About
- Sickle cell disease is an inherited disease that affects hemoglobin, the oxygen-carrying protein that is inside red blood cells.
- People with sickle cell disease do not have enough healthy red blood cells to carry oxygen throughout the body. Normal red blood cells are round, but in sickle cell disease, red blood cells are crescent-shaped, or “sickle” shaped.
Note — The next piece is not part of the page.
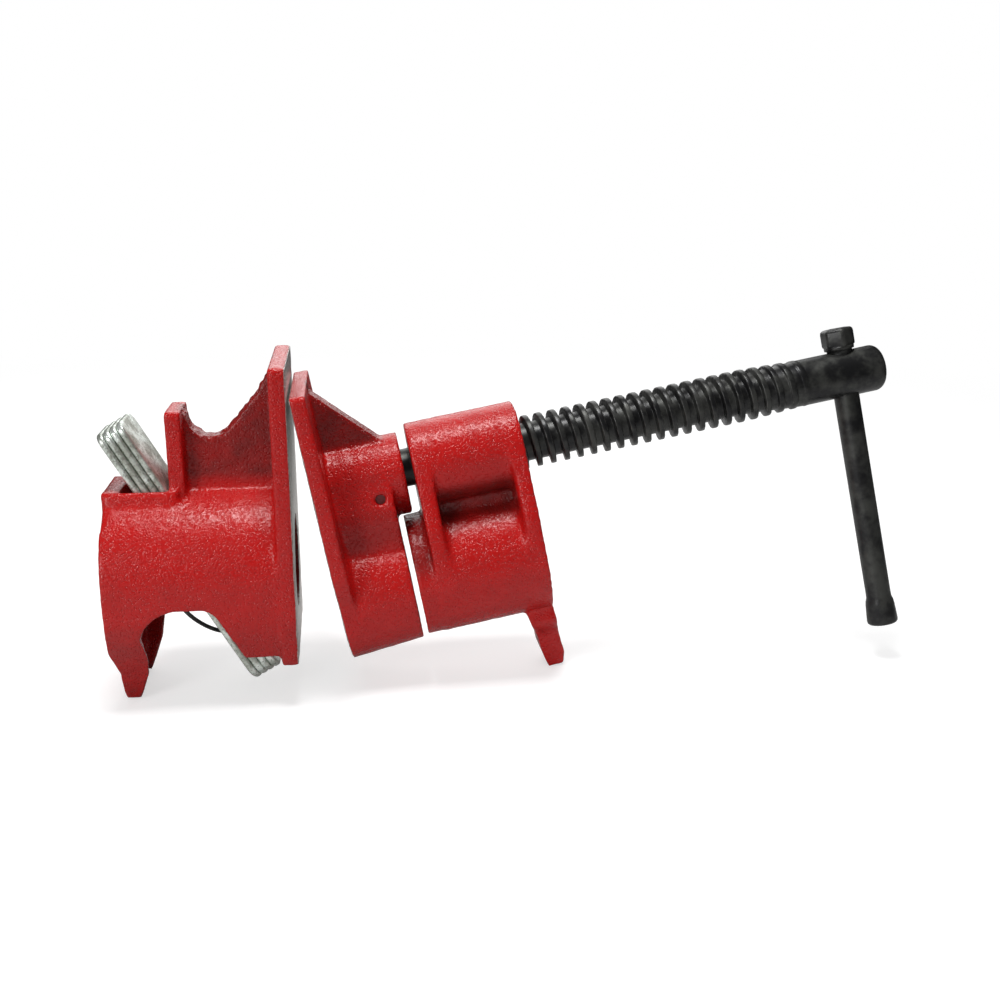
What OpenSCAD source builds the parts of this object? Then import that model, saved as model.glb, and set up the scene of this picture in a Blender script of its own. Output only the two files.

This abnormality is due to the abnormal hemoglobin in the red blood cells, which causes them to become stuck in blood vessels, blocking them, and restricting blood flow to different parts of the body.
- Complications of sickle cell disease range from fatigue to stroke, infections, and pain in the bones and chest that require hospital visits.
- Sickle cell disease affects about 1 in every 500 African Americans in the United States, about 1 in 1,000 to 1,400 Hispanic Americans and it is the most common genetic disease in the world.
- Sickle cell disease is most common among people whose families come from Africa, South or Central America, Caribbean Islands, Mediterranean countries, India and Saudi Arabia.
- The most common types of sickle cell disease in the United States are:
- Sickle cell anemia
- Sickle hemoglobin C disease (also known as hemoglobin Hb SC disease)
- Sickle beta thalassemia disease
How Stem Cell Research Can be Used to Treat Sickle Cell Disease
There is a currently available and potentially curative stem cell therapy for a limited population of sickle cell patients. Stem cell transplants (SCT) involves the replacement of the sickle cell disease patient’s bone marrow with healthy bone marrow stem cells. There are major limitations to this approach, however, including: age of the recipient, availability of a donor match, use of immunosuppression, etc. This highlights the need for further identification of alternative approaches for older patients who do not have matched siblings. These alternative approaches include:
- Using stem cells from the patients themselves, correcting the genetic defect, and then reintroducing the modified stem cells to the patient to create new and healthy blood systems.
- Identifying safer and less toxic methods of bone marrow eradication to prepare the recipient for new donor stem cells.
CIRM’s Progress: Selected Research Highlights
- CIRM has funded three clinical trials in California:
- In a Phase 1 clinical trial, researchers at UCLA are combining stem cells and gene therapy to remove bone marrow from people with sickle cell disease, isolating the stem cell population, fixing the genetic mutation that causes sickle cell disease so that the cells produce a correct version of hemoglobin. The modified cells are then reintroduced to the patient in order to create a healthy blood system with healthy blood cells.
- In a Phase 1 clinical trial, researchers at City of Hope, Beckman Research Institute are studying a way to eliminate the sickle cell patient’s bone marrow cells with a technique that is much milder and less toxic than standard chemotherapy. By doing so, the patient can then be prepared for a stem cell transplant without high risk of rejection.
- In a Phase 1 clinical trial, researchers at ExCellThera, Inc. are expanding and using cord blood stem cells from healthy donors to mitigate the challenge of donor matching and availability.